Self-Deprecation - “You must be a masochist/To love a modern leper/On his last leg”
(‘The Modern Leper’)
And, most distressingly – Suicidal – “Am I ready to leap?/There’s a peace beneath the roar of the Forth Road Bridge”
(‘Floating in the Forth’)
Hutchison’s impassioned Scottish vocals elevate the lyrics, which not only describe how crushing a breakup can be, but also how awkward relationships themselves can become. The sheer desperation of ‘The Twist’ as Hutchison sings “It’s the night, I can be who you like/And I’ll quietly leave before it gets like”, and “Twist and whisper the wrong name/I don’t care and nor do my ears/Twist yourself around me/I need company I need human heat”, is overt, and the primal need for any sort of human connection, even one devoid of feeling, which Hutchison describes is endlessly sad.
At times the lyrics may seem excessively crude, but their raw honesty is startling, refreshing and just plain brilliant. It’s difficult to express just how uplifting The Midnight Organ Fight is too, not only in its sincerity but the swelling, sweeping music itself. Needless to say, this is one of my favourite albums ever, an absolute classic, and definitely one for those who feel unloved on Valentines Day. Poor old Scott Hutchison.
Choice Anti-Valentines Lyric: “I’ve been working on my backwards walk/There’s nowhere else for me to go/I step back to you just one last time/Say yes before I change my mind”, on ‘My Backwards Walk’.
Poor old Rivers Cuomo.
Imagine – life is going really well. You’re in a band with your best mates, you’ve got a record deal, released a really popular debut album of fuzzy, grungey pop-rock, living the dream. What do you do next?
Write a space-rock-opera, go to Harvard, have many sexual conquests and failures, scrap the space album and release an uncomfortably personal, loud, raucous album of shame, anxiety and loneliness with epic guitar solos. Obviously.
On album opener ‘Tired of Sex’, Cuomo laments the amount of meaningless sexual encounters that arrived with Weezer’s initial fame, questioning “Why can’t I be making love come true?” to a thunderous riff that surprised many fans of the mainly light-hearted Blue Album.

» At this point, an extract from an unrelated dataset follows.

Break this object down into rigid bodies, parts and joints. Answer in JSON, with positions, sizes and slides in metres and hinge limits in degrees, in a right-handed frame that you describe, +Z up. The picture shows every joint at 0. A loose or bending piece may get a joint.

In direct contrast with Noah and the Whale and Frightened Rabbit, Cuomo channels his disillusionment into 10 songs of nerdy, woe-is-me heavy pop music, with soaring melodies that rank as many of the band’s best. Pinkerton is a murky, self-deprecating listen, full of uncomfortable confessions (“I sniff and I lick your envelope/And fall to little pieces every time/I wonder what clothes you wear to school”, he recounts of a fan letter on ‘Across the Sea’), but also massive hooks underlying the squeals and buzzing distortion, making it as raw emotionally as it is sonically.
During his quest for love, Cuomo laments after various female counterparts (‘No Other One’, ‘Falling For You’, ‘El Scorcho’), eschews a meaningful relationship for, erm, masturbation (“It’s just sexual attraction/Not something real so I’d rather keep whackin’”, ‘Why Bother’), and falls in love with a lesbian (‘Pink Triangle’). It’s a funny, quirky, but none-the-less heartbreaking album that has become a staple for a whole generation of lovesick teens the world over.
The album also contains probably my favourite Weezer lyric ever on ‘Across The Sea’, as Cuomo falls in love with a Japanese girl who sends him fan-mail, once again lamenting the lack of any personal connection as he sings:
“You send me your love from all around the world/As if I could live on/Words and dreams and a million screams/Oh, how I need a hand in mine to feel.”
The musical crescendo that accompanies those lyrics leads to the emotional highpoint of Weezer’s entire career. Simply glorious.
Poor old Rivers Cuomo.
Choice Anti-Valentines Lyric: “Smell you on my hands for days/I can't wash away your scent/If I'm a dog then you're a bitch”, on 'Butterfly'
So there you have it – my top three anti-Valentines albums. They’re the perfect albums for when you feel like everyone else is having some sort of meaningful relationship when you don’t. Luckily, these aren’t just breakup albums – they’re all incredible pieces of music in their own right, but as anti-Valentines albums they really come into their own.
Now go forth, and spread the glorious misery!